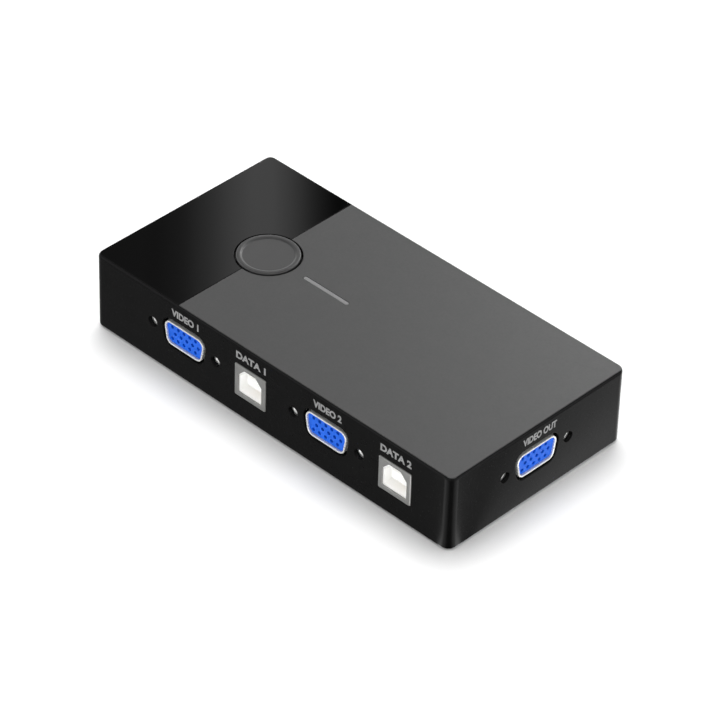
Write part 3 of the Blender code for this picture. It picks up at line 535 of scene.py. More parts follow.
def add_housing():
    """The upper housing: roof and four walls in one moulding, with the edges of the wall openings rounded.
    """
    boss_low = node_box("bottom_cover")[0].z + SCREW_PAD_HEIGHT + GAP
    inside = case_outline(WALL, CORNER_RADIUS - WALL)
    recess = case_outline(RIM, PANEL_CORNER + SEAM)
    button = (BUTTON_X, 0)
    collar = circle(COLLAR_OUTER_RADIUS, 64, button)
    collar_inside = circle(COLLAR_INNER_RADIUS, 64, button)
    hole = circle(BUTTON_HOLE_RADIUS, FINE_STEPS, button)
    steps = [
        ("DIFFERENCE", solid(inside, CASE_BOTTOM - REACH, ROOF_UNDERSIDE, high_edge=0.4)),
        ("DIFFERENCE", solid(recess, CASE_TOP - RECESS_DEPTH, CASE_TOP + REACH)),
        ("UNION", solid(collar, COLLAR_BOTTOM, ROOF_UNDERSIDE + OVERLAP, 0.2)),
        ("DIFFERENCE", solid(collar_inside, COLLAR_BOTTOM - REACH, ROOF_UNDERSIDE)),
        ("DIFFERENCE", solid(hole, COLLAR_BOTTOM, CASE_TOP + REACH)),
        ("DIFFERENCE", solid(bar_outline(0.2), ROOF_UNDERSIDE - REACH, CASE_TOP + REACH)),
    ]
    for at in screw_places():
        steps.append(("UNION", solid(circle(BOSS_RADIUS, 32, at), boss_low, ROOF_UNDERSIDE + OVERLAP)))
        bore = circle(SCREW_BORE_RADIUS, 24, at)
        steps.append(("DIFFERENCE", solid(bore, boss_low - REACH, boss_low + BOSS_BORE_DEPTH)))
    room = CUTOUT_CLEARANCE
    cutout = d_outline(SHELL_WIDTH + 2 * room, SHELL_HEIGHT + 2 * room, SHELL_CORNER + room)
    for place in VIDEO.values():
        steps.append(("DIFFERENCE", opening(cutout, 0, WALL + 1, 0.25), place))
        for side in (-1, 1):
            hole = circle(JACK_HOLE_RADIUS, ROUND_STEPS, (side * JACK_SPACING / 2, 0))
            steps.append(("DIFFERENCE", opening(hole, 0, WALL + 1, 0.15), place))
            pocket = circle(JACK_POCKET_RADIUS, ROUND_STEPS, (side * JACK_SPACING / 2, 0))
            steps.append(("DIFFERENCE", solid(pocket, JACK_POCKET_FLOOR, WALL + 1, along="Y"), place))
    window = box_outline(DATA_IN_WIDTH + 2 * SEAM, DATA_IN_HEIGHT + 2 * SEAM, 0.5, 5)
    for place in DATA_IN.values():
        steps.append(("DIFFERENCE", opening(window, 0, WALL + 1, 0.12), place))
    for name, place in DATA_OUT.items():
        half_w, half_h = DATA_OUT_WIDTH / 2 + 0.3, DATA_OUT_HEIGHT / 2 + 0.3
        below = CASE_BOTTOM - REACH - place.translation.z / MM
        middle = (0, (half_h + below) / 2)
        notch = box_outline(2 * half_w, half_h - below, 0.4, 5, middle)
        steps.append(("DIFFERENCE", opening(notch, 0, WALL + 1, 0.12), place))
    outer = solid(case_outline(0, CORNER_RADIUS), CASE_BOTTOM, CASE_TOP, BOTTOM_EDGE, TOP_EDGE)
    mesh = smooth(carved(outer, *steps))
    add_piece("housing_shell", mesh, LOOKS["case_black"], stands_for=["upper_housing"])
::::
▶ _Work to do_
Give back the data above exactly as it appears.

▶ _Task result_
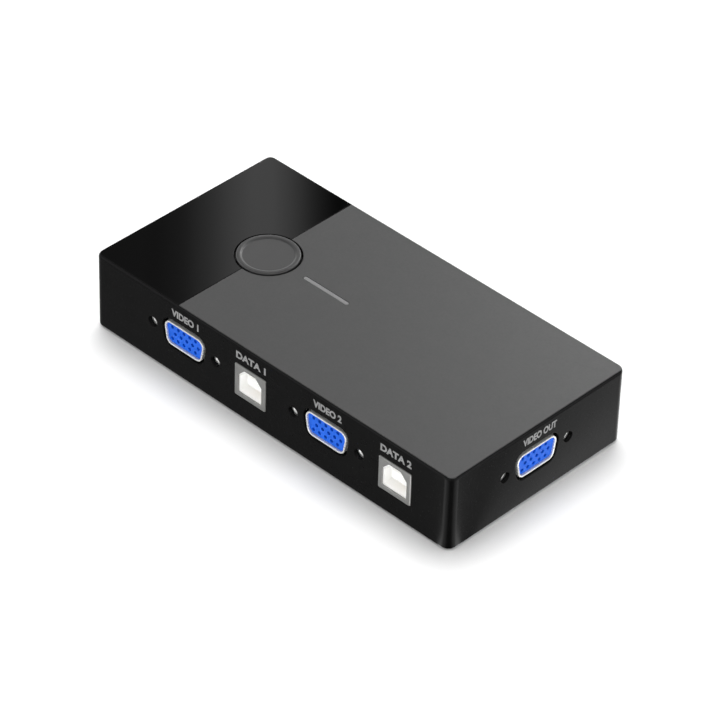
Write part 3 of the Blender code for this picture. It picks up at line 535 of scene.py. More parts follow.
def add_housing():
    """The upper housing: roof and four walls in one moulding, with the edges of the wall openings rounded.
    """
    boss_low = node_box("bottom_cover")[0].z + SCREW_PAD_HEIGHT + GAP
    inside = case_outline(WALL, CORNER_RADIUS - WALL)
    recess = case_outline(RIM, PANEL_CORNER + SEAM)
    button = (BUTTON_X, 0)
    collar = circle(COLLAR_OUTER_RADIUS, 64, button)
    collar_inside = circle(COLLAR_INNER_RADIUS, 64, button)
    hole = circle(BUTTON_HOLE_RADIUS, FINE_STEPS, button)
    steps = [
        ("DIFFERENCE", solid(inside, CASE_BOTTOM - REACH, ROOF_UNDERSIDE, high_edge=0.4)),
        ("DIFFERENCE", solid(recess, CASE_TOP - RECESS_DEPTH, CASE_TOP + REACH)),
        ("UNION", solid(collar, COLLAR_BOTTOM, ROOF_UNDERSIDE + OVERLAP, 0.2)),
        ("DIFFERENCE", solid(collar_inside, COLLAR_BOTTOM - REACH, ROOF_UNDERSIDE)),
        ("DIFFERENCE", solid(hole, COLLAR_BOTTOM, CASE_TOP + REACH)),
        ("DIFFERENCE", solid(bar_outline(0.2), ROOF_UNDERSIDE - REACH, CASE_TOP + REACH)),
    ]
    for at in screw_places():
        steps.append(("UNION", solid(circle(BOSS_RADIUS, 32, at), boss_low, ROOF_UNDERSIDE + OVERLAP)))
        bore = circle(SCREW_BORE_RADIUS, 24, at)
        steps.append(("DIFFERENCE", solid(bore, boss_low - REACH, boss_low + BOSS_BORE_DEPTH)))
    room = CUTOUT_CLEARANCE
    cutout = d_outline(SHELL_WIDTH + 2 * room, SHELL_HEIGHT + 2 * room, SHELL_CORNER + room)
    for place in VIDEO.values():
        steps.append(("DIFFERENCE", opening(cutout, 0, WALL + 1, 0.25), place))
        for side in (-1, 1):
            hole = circle(JACK_HOLE_RADIUS, ROUND_STEPS, (side * JACK_SPACING / 2, 0))
            steps.append(("DIFFERENCE", opening(hole, 0, WALL + 1, 0.15), place))
            pocket = circle(JACK_POCKET_RADIUS, ROUND_STEPS, (side * JACK_SPACING / 2, 0))
            steps.append(("DIFFERENCE", solid(pocket, JACK_POCKET_FLOOR, WALL + 1, along="Y"), place))
    window = box_outline(DATA_IN_WIDTH + 2 * SEAM, DATA_IN_HEIGHT + 2 * SEAM, 0.5, 5)
    for place in DATA_IN.values():
        steps.append(("DIFFERENCE", opening(window, 0, WALL + 1, 0.12), place))
    for name, place in DATA_OUT.items():
        half_w, half_h = DATA_OUT_WIDTH / 2 + 0.3, DATA_OUT_HEIGHT / 2 + 0.3
        below = CASE_BOTTOM - REACH - place.translation.z / MM
        middle = (0, (half_h + below) / 2)
        notch = box_outline(2 * half_w, half_h - below, 0.4, 5, middle)
        steps.append(("DIFFERENCE", opening(notch, 0, WALL + 1, 0.12), place))
    outer = solid(case_outline(0, CORNER_RADIUS), CASE_BOTTOM, CASE_TOP, BOTTOM_EDGE, TOP_EDGE)
    mesh = smooth(carved(outer, *steps))
    add_piece("housing_shell", mesh, LOOKS["case_black"], stands_for=["upper_housing"])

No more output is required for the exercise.